Jay Sugarman’s Safety, Income & Growth, which just closed its $250 million IPO in late June, is already making moves in Hollywood.

The New York-based REIT — the only publicly traded firm focused solely on acquiring ground net leases — bought the land under the Eastown development for $142 million earlier this month, the company announced. There are 87 years remaining on the two ground net leases beneath the mixed-use property, according to a release from Safety Income, or SAFE.

The seller was Nederlander Organization, which owns and operates the Hollywood Pantages theater across the street. The late James Nederlander Sr. bought the land 38 years ago.

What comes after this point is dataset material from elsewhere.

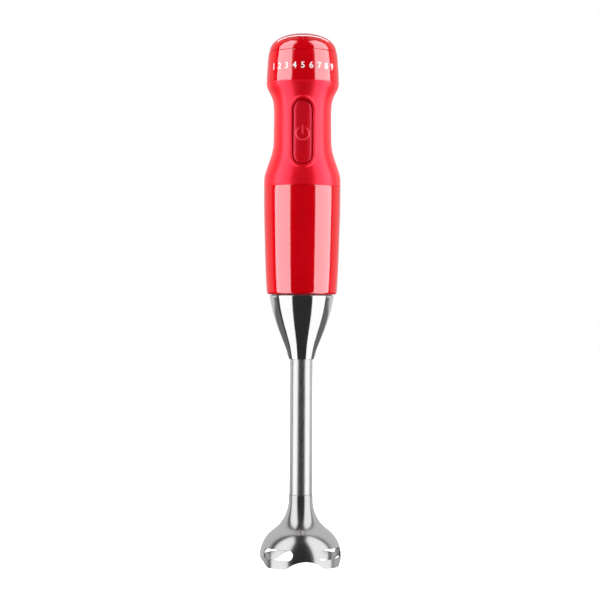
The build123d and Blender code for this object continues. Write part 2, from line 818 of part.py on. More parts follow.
with BuildPart() as speed_dial:
    with BuildSketch(Plane.XZ):
        for inset, mode in ((0, Mode.ADD), (dial_wall, Mode.SUBTRACT)):
            radius = dial_radius - inset
            rise = dome_rise - inset
            with BuildLine():
                dome = Bezier((0, dial_low + rise), (dome_roundness * radius, dial_low + rise),
                              (radius, dial_low + dome_roundness * rise), (radius, dial_low))
                Polyline(dome @ 1, (0, dial_low), dome @ 0)
            make_face(mode=mode)
        with Locations((skirt_radius - skirt_wall / 2, (skirt_low + dial_low + dial_lip) / 2)):
            Rectangle(skirt_wall, dial_low + dial_lip - skirt_low)
        with Locations((skirt_radius, dial_low + dial_lip / 2)):
            Rectangle(skirt_wall, dial_lip)
    revolve(axis=Axis.Z)
    with BuildSketch(Plane.XY.offset(skirt_low)):
        with PolarLocations(skirt_radius - skirt_wall, speed_steps, start_angle=90 - 2 * step_angle,
                            angular_range=speed_steps * step_angle):
            Circle(detent_radius)
    extrude(amount=dial_low - skirt_low, mode=Mode.SUBTRACT)
pieces["speed_dial"] = speed_dial

hub_low = 394.0
hub_web_radius = 21.2
hub_posts = 13.5  # radius of the circle that the posts stand on
with BuildPart(Plane.XY.offset(hub_low)) as dial_hub:
    Cylinder(hub_web_radius, 1.8, align=ground)
    Cylinder(6.5, 8.5, align=ground)
    with BuildSketch(Plane.XY.offset(hub_low)):
        with PolarLocations(hub_posts, 3):
            Circle(2)
    extrude(amount=10.4)
    with BuildSketch(Plane.XY.offset(hub_low)):
        with PolarLocations(hub_posts, 3, start_angle=60):
            Circle(4.5)
    extrude(amount=2, mode=Mode.SUBTRACT)
    with BuildSketch(Plane.XY.offset(hub_low)):
        Circle(3)
        with Locations((0, 3.5)):
            Rectangle(8, 2, mode=Mode.SUBTRACT)
    extrude(amount=8, mode=Mode.SUBTRACT)
pieces["dial_hub"] = dial_hub

pot_shaft_low = 386.5
with BuildPart(Plane.XY.offset(pot_shaft_low)) as pot_shaft:
    Cylinder(3, hub_low - pot_shaft_low, align=ground)
    with BuildSketch(Plane.XY.offset(hub_low)):
        Circle(3)
        with Locations((0, 3.5)):
            Rectangle(8, 2, mode=Mode.SUBTRACT)
    extrude(amount=7.6)
pieces["pot_shaft"] = pot_shaft

pot_low = 376.5
pot_bush_radius = 4.2
pot_bush_high = 392.8
with BuildPart(Plane.XY.offset(pot_low)) as speed_pot:
    with BuildSketch(Plane.XY.offset(pot_low)):
        RectangleRounded(16, 16, 1.5)
    extrude(amount=plate_low - pot_low)
    Cylinder(pot_bush_radius, pot_bush_high - pot_low, align=ground)
    with BuildSketch(Plane.XY.offset(pot_shaft_low - 0.5)):
        Circle(3 + running_gap)
    extrude(amount=10, mode=Mode.SUBTRACT)
pieces["speed_pot"] = speed_pot

with BuildPart(Plane.XY.offset(plate_low + plate_thickness)) as pot_nut:
    with BuildSketch(Plane.XY.offset(plate_low + plate_thickness)):
        RegularPolygon(5.5, 6, major_radius=False)
    extrude(amount=2)
    Hole(pot_bush_radius)
pieces["pot_nut"] = pot_nut

plate_posts = 18.0  # radius of the circle that the plate's posts stand on
post_drop = 9.0
plate_screw_radius = 1.25
with BuildPart(Plane.XY.offset(plate_low)) as top_plate:
    Cylinder(23.8, plate_thickness, align=ground)
    Hole(pot_bush_radius)
    with BuildSketch(Plane.XY.offset(plate_low - post_drop)):
        with PolarLocations(plate_posts, 3, start_angle=30):
            Circle(3)
    extrude(amount=post_drop)
    with BuildSketch(Plane.XY.offset(plate_low - post_drop)):
        with PolarLocations(plate_posts, 3, start_angle=30):
            Circle(plate_screw_radius)
    extrude(amount=2 * post_drop, mode=Mode.SUBTRACT)
pieces["top_plate"] = top_plate

plate_screw_length = 6.0
with BuildPart() as top_plate_screws:
    with BuildSketch(Plane.XY.offset(plate_low - plate_screw_length)):
        with PolarLocations(plate_posts, 3, start_angle=30):
            Circle(plate_screw_radius)
    extrude(amount=plate_screw_length + plate_thickness)
    with BuildSketch(Plane.XY.offset(plate_low + plate_thickness)):
        with PolarLocations(plate_posts, 3, start_angle=30):
            Circle(2.4)
    extrude(amount=1.6)
pieces["top_plate_screws"] = top_plate_screws

with BuildPart() as detent_spring:
    with BuildSketch(Plane.XY.offset(plate_low + plate_thickness)):
        with BuildLine():
            ThreePointArc((-9, 16.5), (0, 20.2), (9, 16.5))
            ThreePointArc((9, 16.5), (0, 19.6), (-9, 16.5))
        make_face()
        with Locations((0, 20.3)):
            Circle(detent_radius)
        with Locations((-9.4, 16.2), (9.4, 16.2)):
            Circle(1.2)
    extrude(amount=2.8)
pieces["detent_spring"] = detent_spring

# power button and switch

face_drop = 0.8  # the cap lies this far under the grip's surface
cap_back = -15.3
cap_wall = 1.8

with BuildPart() as power_button:
    cap_bar = stadium_bar(button_width, button_length, button_height, -32, cap_back)
    add(cap_bar & (Pos(0, face_drop, 0) * grip_form.part))
    well_width = button_width - 2 * cap_wall
    well_length = button_length - 2 * cap_wall
    well_bar = stadium_bar(well_width, well_length, button_height, -32, cap_back + 1)
    add(well_bar & (Pos(0, face_drop + cap_wall, 0) * grip_form.part), mode=Mode.SUBTRACT)
pieces["power_button"] = power_button

spring_drop = 11.0
plunger_back = 14.1
plunger_size = (19, 51.8)
with BuildPart() as button_plunger:
    add(stadium_bar(*plunger_size, button_height, cap_back, -plunger_back))
    with BuildSketch(front_plane.offset(plunger_back)):
        with Locations((0, button_height)):
            Rectangle(5, 7)
    extrude(amount=-4.9)
    with BuildSketch(front_plane.offset(plunger_back)):
        with Locations((0, button_height - spring_drop), (0, button_height + spring_drop)):
            Circle(1.6)
    extrude(amount=-1.6)
pieces["button_plunger"] = button_plunger

with BuildPart() as button_springs:
    return_spring = coil_spring(2.3, 0.25, 7.0, 5)
    for drop in (-spring_drop, spring_drop):
        add(Pos(0, -14.05, button_height + drop) * Rot(-90, 0, 0) * return_spring)
pieces["button_springs"] = button_springs

with BuildPart() as switch_bracket:
    with BuildSketch(front_plane.offset(7)):
        with Locations((0, button_height)):
            Rectangle(32, 27)
            Rectangle(7, 14, mode=Mode.SUBTRACT)
    extrude(amount=-1.6)
pieces["switch_bracket"] = switch_bracket

board_front = 3.0
with BuildPart() as microswitch:
    with BuildSketch(front_plane.offset(3.5)):
        with Locations((0, button_height)):
            RectangleRounded(5.8, 12.8, 0.6)
    extrude(amount=-3.5 - board_front)
    with BuildSketch(front_plane.offset(3.5)):
        with Locations((0, button_height)):
            Circle(1.2)
    extrude(amount=3.0)
pieces["microswitch"] = microswitch

with BuildPart() as control_board:
    with BuildSketch(front_plane.offset(-board_front)):
        with Locations((0, 341.5)):
            RectangleRounded(26, 60, 2)
        with Locations((-10.5, 315), (10.5, 367)):
            Circle(1.3, mode=Mode.SUBTRACT)
    extrude(amount=-1.6)
pieces["control_board"] = control_board

board_back = board_front + 1.6
with BuildPart() as board_components:
    with BuildSketch(front_plane.offset(-board_back)):
        with Locations((-4, 321)):
            RectangleRounded(13, 11, 0.8)
    extrude(amount=-6)
    with BuildSketch(front_plane.offset(-board_back)):
        with Locations((6, 338)):
            Circle(4)
    extrude(amount=-8)
    with BuildSketch(front_plane.offset(-board_back)):
        with Locations((-5.5, 338)):
            Circle(5)
            Circle(2.4, mode=Mode.SUBTRACT)
    extrude(amount=-4.5)
pieces["board_components"] = board_components

with BuildPart() as triac_heatsink:
    with BuildSketch(front_plane.offset(-board_back)):
        with Locations((0, 356)):
            Rectangle(20, 1.5)
        with Locations((-8, 359), (-2.7, 359), (2.7, 359), (8, 359)):
            Rectangle(1.2, 6)
    extrude(amount=-9)
pieces["triac_heatsink"] = triac_heatsink

# cord entry

cord_bore = 3.5
gland_face = 30.6
gland_plane = Plane(origin=(0, 0, gland_height), x_dir=(0, 1, 0), z_dir=(1, 0, 0))
with BuildPart() as cord_gland:
    with BuildSketch(gland_plane):
        with BuildLine():
            Polyline((18.8, cord_bore), (18.8, 6.6), (20.6, 6.6), (20.6, gland_hole), (28.0, gland_hole),
                     (28.0, 7.4), (29.4, 7.2), (gland_face, 6.0), (gland_face, cord_bore), close=True)
        make_face()
    revolve(axis=Axis((0, 0, gland_height), (0, 1, 0)))
pieces["cord_gland"] = cord_gland

clamp_low = gland_height - 1.5
with BuildPart() as cord_clamp:
    with BuildSketch(Plane.XZ.offset(-11)):
        with Locations((0, (clamp_low + plate_low) / 2)):
            Rectangle(20, plate_low - clamp_low)
        with Locations((0, gland_height)):
            Circle(cord_bore, mode=Mode.SUBTRACT)
        with Locations((0, gland_height - 3)):
            Rectangle(2 * cord_bore, 6, mode=Mode.SUBTRACT)
    extrude(amount=-6)
    with BuildSketch(Plane.XY.offset(gland_height)):
        with Locations((-7, 14), (7, 14)):
            Circle(1.2)
    extrude(amount=20, both=True, mode=Mode.SUBTRACT)
pieces["cord_clamp"] = cord_clamp

with BuildPart() as cord_clamp_screws:
    with BuildSketch(Plane.XY.offset(clamp_low)):
        with Locations((-7, 14), (7, 14)):
            Circle(2.2)
    extrude(amount=-1.4)
    with BuildSketch(Plane.XY.offset(clamp_low)):
        with Locations((-7, 14), (7, 14)):
            Circle(1.2)
    extrude(amount=plate_low - clamp_low)
pieces["cord_clamp_screws"] = cord_clamp_screws

for name, piece in pieces.items():
    piece.part.label = name
    export_step(piece.part, f"parts/{name}.step")
print(len(pieces), "pieces")
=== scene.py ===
import json
import math

import bmesh
import bpy
from mathutils import Matrix, Vector


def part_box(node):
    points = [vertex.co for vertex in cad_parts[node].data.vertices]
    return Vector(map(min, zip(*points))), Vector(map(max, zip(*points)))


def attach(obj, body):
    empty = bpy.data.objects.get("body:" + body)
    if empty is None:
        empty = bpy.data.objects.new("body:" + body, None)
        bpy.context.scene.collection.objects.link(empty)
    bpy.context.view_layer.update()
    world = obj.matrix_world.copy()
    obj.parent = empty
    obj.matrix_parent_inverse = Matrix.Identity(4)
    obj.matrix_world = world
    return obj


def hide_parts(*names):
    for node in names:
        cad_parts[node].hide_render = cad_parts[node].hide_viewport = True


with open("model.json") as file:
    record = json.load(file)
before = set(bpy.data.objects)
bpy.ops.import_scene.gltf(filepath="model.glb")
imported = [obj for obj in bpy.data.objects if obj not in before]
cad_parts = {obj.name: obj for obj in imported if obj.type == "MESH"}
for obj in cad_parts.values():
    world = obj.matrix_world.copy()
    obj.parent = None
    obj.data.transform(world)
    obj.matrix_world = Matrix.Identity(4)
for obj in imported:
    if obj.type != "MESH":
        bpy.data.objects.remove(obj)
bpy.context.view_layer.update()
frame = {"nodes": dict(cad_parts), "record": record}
mm = 0.001


def toLinear(hexColour):
    channels = [int(hexColour[i:i + 2], 16) / 255 for i in (1, 3, 5)]
    return [c / 12.92 if c <= 0.04045 else ((c + 0.055) / 1.055) ** 2.4 for c in channels] + [1.0]


def curveThrough(points, perSpan=8):
    # smooth line through a few points, as Catmull-Rom spans
    first = [2 * a - b for a, b in zip(points[0], points[1])]
    last = [2 * a - b for a, b in zip(points[-1], points[-2])]
    held = [first] + [list(p) for p in points] + [last]
    line = []
    for before, start, end, after in zip(held, held[1:], held[2:], held[3:]):
        for step in range(perSpan):
            t = step / perSpan
            line.append([0.5 * (2 * b + (c - a) * t + (2 * a - 5 * b + 4 * c - d) * t * t
                                + (3 * b - a - 3 * c + d) * t ** 3)
                         for a, b, c, d in zip(before, start, end, after)])
    return line + [list(points[-1])]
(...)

Developed by DLJ Real Estate Capital Partners and Clarett West Development, the second phase of the roughly $450 million Eastown project at 6200 and 6201 Hollywood Boulevard is almost complete.

The first phase of the project — the North Block Eastown apartments at 6201 Hollywood — was completed in 2014. Dubbed Blvd 6200, the complex contains 535 apartments and more than 70,000 square feet of ground-floor retail. Tenants include a CVS, Shake Shack, Dunkin’ Donuts, and SoulCycle.

The South Block was originally slated for completion this year, according to a 2016 release from DLJ, though it is unclear if the timeline has changed. It will have 507 apartments and about 60,000 square feet of ground-floor retail.

Representatives of DLJ, Clarett, Nederlander and SAFE could not be reached for comment. It is unknown whether the developers themselves tried to acquire the land.

SAFE, to be sure, has been aggressive in its early days as a public company.

“6200 and 6201 Hollywood are a strong step forward toward our goal to double the size of SAFE’s portfolio by the end of the year,” SAFE shareholder and manager Tim Doherty said in a release.

In articles around the time of its IPO, company representatives said they sought ground net leases, in part, because they are more protected from an economic downturn than other assets. In such triple net leases, tenants are typically responsible for the costs of developing and operating the property, as well as taxes and insurance, according to the Wall Street Journal. If a developer defaults on a ground lease, the landowner could potentially seize its buildings.

“The upshot of this is that you’re not buying the part of real estate that loses value, you’re getting the good part,” Michael Underhill, CIO at asset management firm Capital Innovations LLC told the Journal. “While the building on your land might be obsolete in 20 years, the land itself shouldn’t be.”

The contracts for SAFE’s leases will include contractual base rent increases, according to its IPO prospectus.

“Our investment thesis is predicated, in part, on what we believe is an untapped market opportunity to expand the use of the ground net lease structure to a broader component of the approximately $7.0 trillion institutional commercial property market,” the prospectus said.

Nederlander Sr. died last year at age 94. The Nederlander family owns more than a handful of famous theaters around the country, including the Gershwin in New York City.